Major symptoms of schizophrenia include:

  • Delusions - false beliefs of persecution, guilt or grandeur or being under outside control. People with schizophrenia may describe plots against them or think they have special powers and gifts. Sometimes they withdraw from people or hide to avoid imagined persecution.
  • Hallucinations - most commonly involving hearing voices. Other less common experiences can include seeing, feeling, tasting or smelling things which to the person are real but which are not actually there.
  • Thought disorder - where the speech may be difficult to follow; for example, jumping from one subject to another with no logical connection. Thoughts and speech may be jumbled and disjointed. The person may think someone is interfering with their mind.

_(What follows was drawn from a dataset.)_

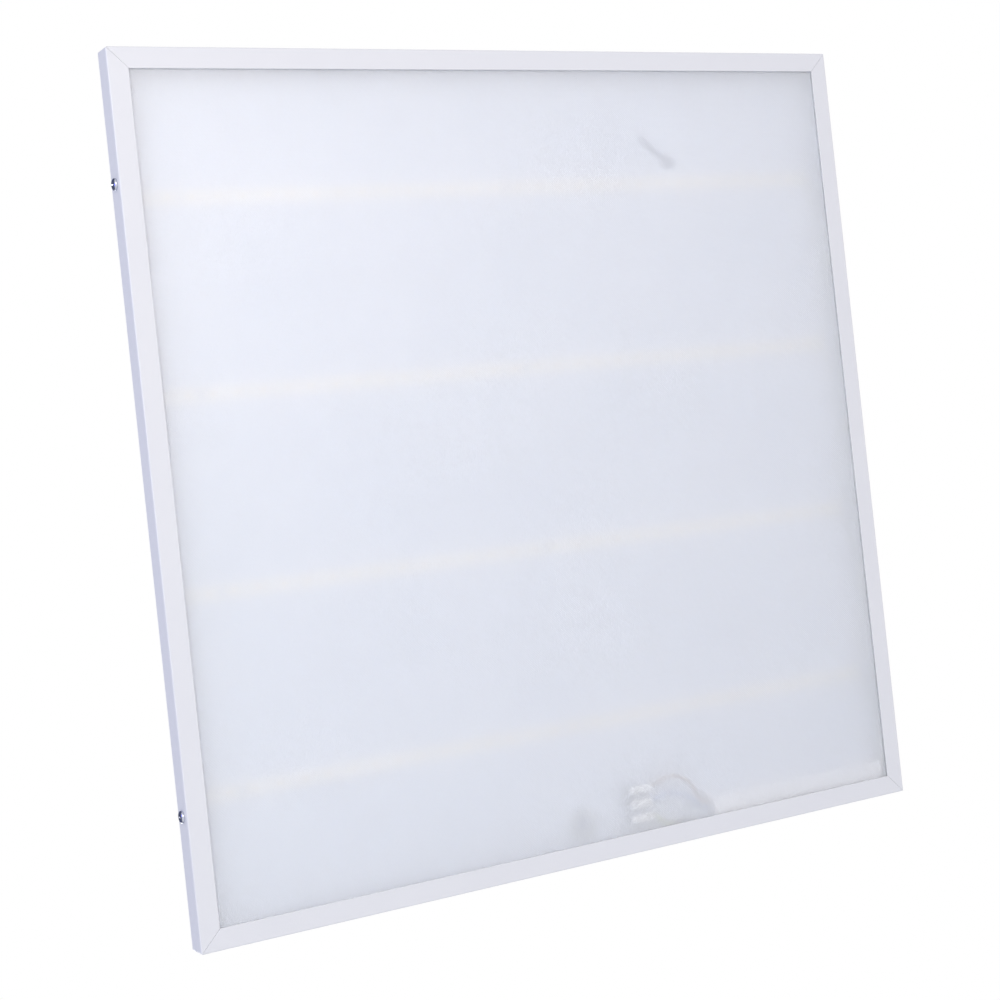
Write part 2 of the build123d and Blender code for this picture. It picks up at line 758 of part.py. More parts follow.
def mains_leads():
    """Live, neutral and earth, from the terminal block's driver side."""
    start = terminal_x - mains_lead_grip
    out = start - mains_lead_exit
    level = terminal_bore_z
    earth_pole, neutral_pole, live_pole = terminal_poles
    live_hole, neutral_hole = driver_lead_ys()
    inside = driver_x1 - mains_lead_reach
    live = [
        (start, live_pole, level),
        (out, live_pole, level),
        by_driver((37.5, 46.8, 6.6)),
        by_driver((25.5, 45.6, 7.4)),
        by_driver((15.0, 37.9, 6.8)),
        (driver_x1 + 6.6, live_hole, driver_lead_z),
        (inside, live_hole, driver_lead_z),
    ]
    neutral = [
        (start, neutral_pole, level),
        (out, neutral_pole, level),
        by_driver((37.0, 34.9, 6.0)),
        by_driver((25.0, 32.4, 6.2)),
        by_driver((14.5, 25.4, 5.8)),
        (driver_x1 + 5.6, neutral_hole, driver_lead_z),
        (inside, neutral_hole, driver_lead_z),
    ]
    barrel_z = tray_floor - lug_barrel
    barrel_mouth = earth_x + lug_barrel_start + lug_barrel_length
    earth = [
        (start, earth_pole, level),
        (out, earth_pole, level),
        (barrel_mouth + earth_lead_exit, earth_y, barrel_z),
        (barrel_mouth - earth_lead_grip, earth_y, barrel_z),
    ]
    return {"live_lead": live, "neutral_lead": neutral, "earth_lead": earth}


def by_corner(point):
    """A point given from the tray's closed end, its driver-side wall and its floor."""
    x, y, drop = point
    return x - tray_in, y - tray_in, tray_floor - drop


def by_end_wall(point):
    """A point given from the tray's closed end, as a share of the tray's width, and its floor."""
    x, share, drop = point
    return x - tray_in, (2 * share - 1) * tray_in, tray_floor - drop


def output_leads():
    """The driver's two low-voltage leads: to the last board, and back from the first."""
    positive_hole, negative_hole = driver_lead_ys()
    inside = driver_x0 + output_lead_reach
    socket = connector_end + connector_grip
    turn_in = connector_end - output_lead_exit
    level = connector_bore_z
    last, first = row_places[-1] - connector_pitch / 2, row_places[0] + connector_pitch / 2
    drop = tray_floor - output_lead_z
    positive = [
        (inside, positive_hole, driver_lead_z),
        (driver_x0 - 3.5, positive_hole, driver_lead_z),
        by_corner((5.4, 28.4, 3.8)),
        by_corner((4.8, 41.4, 1.7)),
        by_corner((6.4, 57.4, drop)),
        by_corner((11.4, 73.4, drop)),
        by_corner((14.4, 84.4, 1.6)),
        (turn_in, last, level),
        (socket, last, level),
    ]
    negative = [
        (inside, negative_hole, driver_lead_z),
        (driver_x0 - 4.5, negative_hole, driver_lead_z),
        by_corner((3.1, 25.2, 3.4)),
        by_corner((2.3, 39.4, 1.4)),
        by_end_wall((2.5, 0.114, drop)),
        by_end_wall((3.2, 0.195, drop)),
        by_end_wall((2.9, 0.288, drop)),
        by_end_wall((3.2, 0.385, drop)),
        by_end_wall((2.8, 0.480, drop)),
        by_end_wall((3.2, 0.574, drop)),
        by_end_wall((2.9, 0.666, drop)),
        by_end_wall((3.1, 0.754, drop)),
        by_end_wall((4.6, 0.796, drop)),
        by_end_wall((10.4, 0.823, 1.4)),
        (turn_in, first, level),
        (socket, first, level),
    ]
    return {"output_lead_positive": positive, "output_lead_negative": negative}


def jumper_leads():
    """The leads that join each board to the next; the one between the last two stands off."""
    socket = connector_end + connector_grip
    turn_in = connector_end - jumper_exit
    level = connector_bore_z
    drop = tray_floor - output_lead_z
    loose = [
        (16.0, 0.053, 2.2),
        (15.4, 0.150, 1.7),
        (10.2, 0.316, 2.1),
        (7.1, 0.474, 2.9),
        (8.8, 0.632, 2.4),
        (13.5, 0.782, 1.8),
        (15.8, 0.880, 2.0),
    ]
    flat = [
        (16.0, 0.053, 2.0),
        (14.8, 0.150, drop),
        (12.4, 0.316, drop),
        (11.8, 0.481, drop),
        (12.8, 0.647, drop),
        (15.0, 0.805, drop),
        (16.0, 0.902, 2.0),
    ]
    routes = {}
    for row, bends in ((0, flat), (1, flat), (2, loose)):
        y0 = row_places[row + 1] + connector_pitch / 2
        y1 = row_places[row] - connector_pitch / 2
        start = [(socket, y0, level), (turn_in, y0, level)]
        finish = [(turn_in, y1, level), (socket, y1, level)]
        middle = [
            (x - tray_in, y0 + share * row_pitch, tray_floor - below) for x, share, below in bends
        ]
        route = start + middle + finish
        routes[f"jumper_lead_{row + 1}_{row + 2}"] = route
    return routes


# ---------------------------------------------------------------- build
os.makedirs("parts", exist_ok=True)

fixed_rail = mitred_rail(flush=True)
write("driver_side_rail", fixed_rail)
write("far_side_rail", Rot(0, 0, 180) * fixed_rail)
write("closed_end_rail", Rot(0, 0, 270) * fixed_rail)
write("end_rail", Rot(0, 0, 90) * mitred_rail(flush=False))
fixed_screws = [screw for turn in (0, 180, 270) for screw in rail_screws(turn, flush=True)]
write("rail_screws", fixed_screws)
near_screw, far_screw = rail_screws(90, flush=False)
write("end_rail_screw_near", near_screw)
write("end_rail_screw_far", far_screw)
write("diffuser", diffuser())
write("back_tray", back_tray())

for number, y in enumerate(row_places, start=1):
    write(f"led_board_{number}", led_board(y))
    write(f"led_chips_{number}", led_chips(y))
write("board_connectors", [board_connector(y) for y in row_places])
write("board_screws", board_screws())

write("driver_base", driver_base())
write("driver_cover", driver_cover())
write("driver_board", driver_board())
write("driver_transformer", driver_transformer())
write("driver_capacitors", driver_capacitors())
write("driver_choke", driver_choke())
write("driver_rectifier", driver_rectifier())
write("driver_fuse", driver_fuse())
write("driver_screws", driver_screws())

write("terminal_block", terminal_block())
write("terminal_clamps", [terminal_clamp(y) for y in terminal_poles])
write("clamp_screws", [clamp_screw(x, y) for y in terminal_poles for x in clamp_screw_xs()])
write("block_screws", block_screws())

write("earth_lug", earth_lug())
write("earth_washer", earth_washer())
write("earth_nut", earth_nut())
write("earth_screw", earth_screw())
write("cable_grommet", cable_grommet())
write("lead_clips", [lead_clip(y) for y in (-row_pitch, 0, row_pitch)])

for name, route in mains_leads().items():
    write(name, lead(name, mains_lead, route))
for name, route in {**output_leads(), **jumper_leads()}.items():
    write(name, lead(name, output_lead, route))
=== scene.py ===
import math

import bmesh
import bpy
from mathutils import Matrix, Vector


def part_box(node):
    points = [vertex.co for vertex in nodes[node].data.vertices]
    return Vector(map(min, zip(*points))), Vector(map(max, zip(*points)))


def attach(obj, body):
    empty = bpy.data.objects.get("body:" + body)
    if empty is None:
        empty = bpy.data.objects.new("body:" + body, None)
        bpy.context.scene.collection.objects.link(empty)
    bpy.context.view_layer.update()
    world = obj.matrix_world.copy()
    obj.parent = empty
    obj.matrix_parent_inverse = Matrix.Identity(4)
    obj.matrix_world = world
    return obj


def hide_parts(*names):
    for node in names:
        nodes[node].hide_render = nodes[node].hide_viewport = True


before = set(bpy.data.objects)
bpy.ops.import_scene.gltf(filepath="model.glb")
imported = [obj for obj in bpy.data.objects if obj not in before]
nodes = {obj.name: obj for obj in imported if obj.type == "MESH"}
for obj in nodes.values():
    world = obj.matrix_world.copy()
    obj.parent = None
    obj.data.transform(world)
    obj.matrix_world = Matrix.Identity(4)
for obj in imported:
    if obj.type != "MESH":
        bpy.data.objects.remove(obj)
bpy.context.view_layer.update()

mm = 0.001

# ---------------------------------------------------------------- Studio
# A white room: a wide pale floor well below the panel, which hangs face down as in a
# ceiling, a bluish white surround, and soft boxes that light the face from below.


class Signal:
    """A value in a shader. Arithmetic on it adds Math nodes; [name] picks another output."""

    def __init__(self, shading, node, output=0):
        self.shading = shading
        self.node = node
        self.socket = node.outputs[output]

    def __getitem__(self, output):
        return Signal(self.shading, self.node, output)

    def maths(self, operation, *values):
        sockets = dict(enumerate(values))
        return self.shading.node("Math", {"operation": operation}, sockets)

    def __add__(self, other):
        return self.maths("ADD", self, other)

    def __radd__(self, other):
        return self.maths("ADD", other, self)

    def __sub__(self, other):
        return self.maths("SUBTRACT", self, other)

    def __rsub__(self, other):
        return self.maths("SUBTRACT", other, self)

    def __mul__(self, other):
        return self.maths("MULTIPLY", self, other)

    def __rmul__(self, other):
        return self.maths("MULTIPLY", other, self)

    def __truediv__(self, other):
        return self.maths("DIVIDE", self, other)

    def repeat(self, pitch):
        """Distance from the middle of the nearest cell of a row of cells."""
        return self.maths("PINGPONG", self, pitch / 2)

    def soft_step(self, low, high):
        """0 below low, 1 above high, smooth between."""
        settings = {"interpolation_type": "SMOOTHSTEP"}
        return self.shading.node("MapRange", settings, {0: self, 1: low, 2: high, 3: 0.0, 4: 1.0})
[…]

Other symptoms of schizophrenia include:

  • Loss of drive - where often the ability to engage in everyday activities such as washing and cooking is lost. This lack of drive, initiative or motivation is part of the illness and is not laziness.
  • Blunted expression of emotions - where the ability to express emotion is greatly reduced and is often accompanied by a lack of response or an inappropriate response to external events such as happy or sad occasions.
  • Social withdrawal - this may be caused by a number of factors including the fear that someone is going to harm them, or a fear of interacting with others because of a loss of social skills.
  • Lack of insight or awareness of other conditions - because some experiences such as delusions and hallucinations are so real, it is common for people with schizophrenia to be unaware they are ill. For this and other reasons, such as medication side-effects, they may refuse to accept treatment which could be essential for their well-being.
  • Thinking difficulties - a person's concentration, memory, and ability to plan and organise may be affected, making it more difficult to reason, communicate, and complete daily tasks.

What causes schizophrenia?

No single cause has been identified, but several factors are believed to contribute to the onset of schizophrenia in some people:

Genetic factors

A predisposition to schizophrenia can run in families. In the general population, only 1 per cent of people develop it over their lifetime. If one parent suffers from schizophrenia, the children have a 10 per cent chance of developing the condition - and a 90 per cent chance of not developing it.